Para Cleyton Monte, as investidas de Capitão Wagner na campanha de Bolsonaro no Ceará podem render frutos ao presidente, tendo em vista que o dirigente venceu em Fortaleza e a estratégia de Bolsonaro mira nas capitais. O obstáculo, no entanto, é o pouco tempo de campanha para influenciar os eleitores a mudarem o voto.
"Se o Capitão Wagner conseguir que a sua base política vote no Bolsonaro, você vai ter um movimento muito importante para o Bolsonaro. Mas o Wagner não fez esse movimento no primeiro turno, o mote dele é que iria dialogar com quem fosse o presidente. Então, eu não sei se em tão pouco tempo ele vai conseguir que essa base se aproxime de Bolsonaro"
Mobilização do Legislativo
Além da importância de lideranças como Capitão Wagner para a campanha do chefe do Poder Executivo no Ceará, os bolsonaristas eleitos para o Legislativo com resultados expressivos também serão fundamentais. É o caso de André Fernandes (PL), que foi o deputado federal mais votado no Estado, e Carmelo Neto (PL), o mais votado para a Assembleia Legislativa.
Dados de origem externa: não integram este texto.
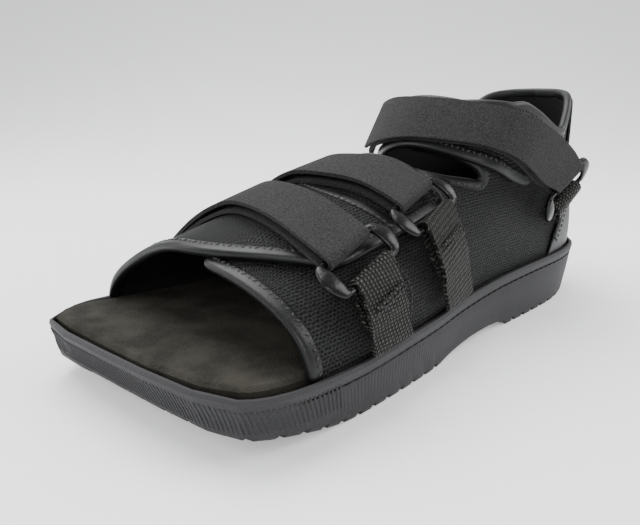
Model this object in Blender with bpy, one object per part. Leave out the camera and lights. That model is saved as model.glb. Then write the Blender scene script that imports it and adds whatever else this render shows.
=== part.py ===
"""Open-toe post-operative shoe for a left foot, standing on its sole.

Lengths in the tables are millimetres or shares of the named sizes; place() turns them into metres.
x runs from the inner (-) to the outer (+) side of the foot, s from the toe to the heel, z up.
"""

import math

import bmesh
import bpy
from mathutils import Vector

MM = 0.001

# Driving dimensions in millimetres
SHOE_LENGTH = 290.0
BALL_WIDTH = 126.0
RIM_LIP = 2.4
CUP_DEPTH = 7.5
INSOLE_THICKNESS = 8.3
UPPER_WALL = 2.6
BINDING_STEP = 0.4
BINDING_WIDTH = 5.0
COUNTER_THICKNESS = 1.4
COUNTER_GAP = 0.6
STITCH_GROOVE_DROP = 5.0
TREAD_DEPTH = 2.0
TREAD_GROOVE = 2.8
TREAD_PITCH = 9.6
TOE_NOTCH_PITCH = 11.0
STRAP_WIDTH = 24.5
STRAP_THICKNESS = 1.7
WEBBING_WIDTH = 22.0
WEBBING_THICKNESS = 1.6
RING_BAR = 3.0
RING_SIDE_BAR = 5.2
RING_OPENING = 28.0
RING_HEIGHT = 17.0
RING_LIFT = 4.6
ANKLE_RING_DIP = 8.0
INSTEP_HEIGHT = 92.0
TOE_ARCH_HEIGHT = 54.5
COLLAR_HEIGHT = 116.0
SEAM_GAP = 0.35
LIP_GAP = 0.9
OVERLAP_GAP = 1.1

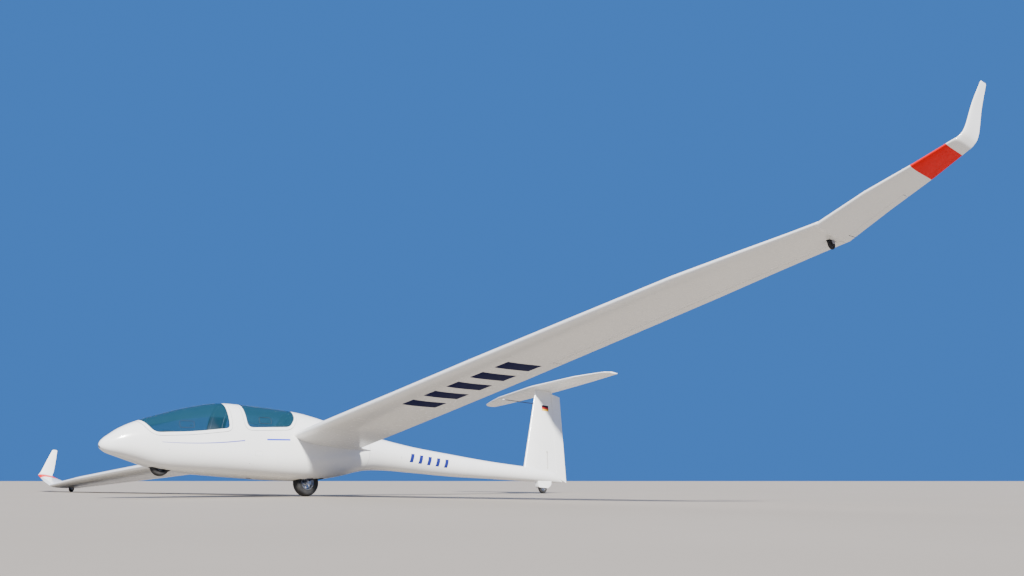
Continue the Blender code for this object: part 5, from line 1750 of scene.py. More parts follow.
@dataclass(frozen=True)
class Upholstery:
    """How a sewn cover is blown up over its filling, held along its seams and where it lies on the shell."""

    voxel: float = 0.005
    pressure: float = 4.0
    frames: int = 20
    # a point moves no further than this from the cover as it was sewn
    furthest: float = 0.010
    # the cover's depth as a share of the cushion's, before it is filled and where it isn't
    empty_depth: float = 0.72
    plain_depth: float = 0.85

    def swell(self, shape: Shape, held: Callable[[Vector], bool]) -> Shape:
        """Blow a cover up by cloth simulation.

        Args:
            shape: The cover before it is filled, a little thinner than it ends up.
            held: Whether a point of it is sewn down.

        Returns:
            The filled cushion, with no modifier left on it.
        """
        piece = shape.piece
        fabric = piece.data.materials[0]
        voxels = piece.modifiers.new("cover", "REMESH")
        voxels.mode = "VOXEL"
        voxels.voxel_size = self.voxel
        shape.settle_modifiers()
        start = [vertex.co.copy() for vertex in piece.data.vertices]
        sewn = piece.vertex_groups.new(name="sewn")
        sewn.add([i for i, point in enumerate(start) if held(point)], 1.0, "REPLACE")
        cloth = piece.modifiers.new("filling", "CLOTH")
        cloth.settings.use_pressure = True
        cloth.settings.uniform_pressure_force = self.pressure
        cloth.settings.effector_weights.gravity = 0.0
        cloth.settings.vertex_group_mass = "sewn"
        cloth.point_cache.frame_start = 1
        cloth.point_cache.frame_end = self.frames
        for frame in range(1, self.frames + 1):
            bpy.context.scene.frame_set(frame)
        shape.settle_modifiers()
        bpy.context.scene.frame_set(1)
        for vertex, origin in zip(piece.data.vertices, start):
            move = vertex.co - origin
            if move.length > self.furthest:
                vertex.co = origin + move.normalized() * self.furthest
        piece.data.materials.clear()
        piece.data.materials.append(fabric)
        shape.soften(1)
        shape.settle_modifiers()
        return shape


@dataclass(frozen=True)
class PadSize:
    """One cushion of a seat: where it lies along the seat, its size and its sewn channels."""

    name: str
    start: float
    end: float
    half_width: float
    depth: float
    seams: int
    fill: float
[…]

"Essa votação no legislativo é fundamental para impulsionar a votação do candidato no segundo turno, tendo em vista que a tendência é que haja uma desmobilização dessas bases do primeiro para o segundo turno, porque os deputados já garantiram suas vitórias. Então, o fato de Bolsonaro ter candidatos muito bem votados que possam continuar animando as bases é fundamental para tentar reverter a desvantagem expressiva que teve no primeiro turno"
Cleyton Monte também corrobora com a tese de Priscila e reforça que são "os puxadores de votos" que podem conseguir mobilizar os eventos de campanha do presidente no Estado.
"A ideia dele é unificar a sua base e tentar reduzir a sua diferença com os puxadores de votos. O André Fernandes é o coordenador da campanha, ele quem está fazendo a mobilização, a agenda. Da mesma forma o Carmelo Neto, o PL local. Eles podem conseguir que esses eventos estejam lotados", finaliza Monte.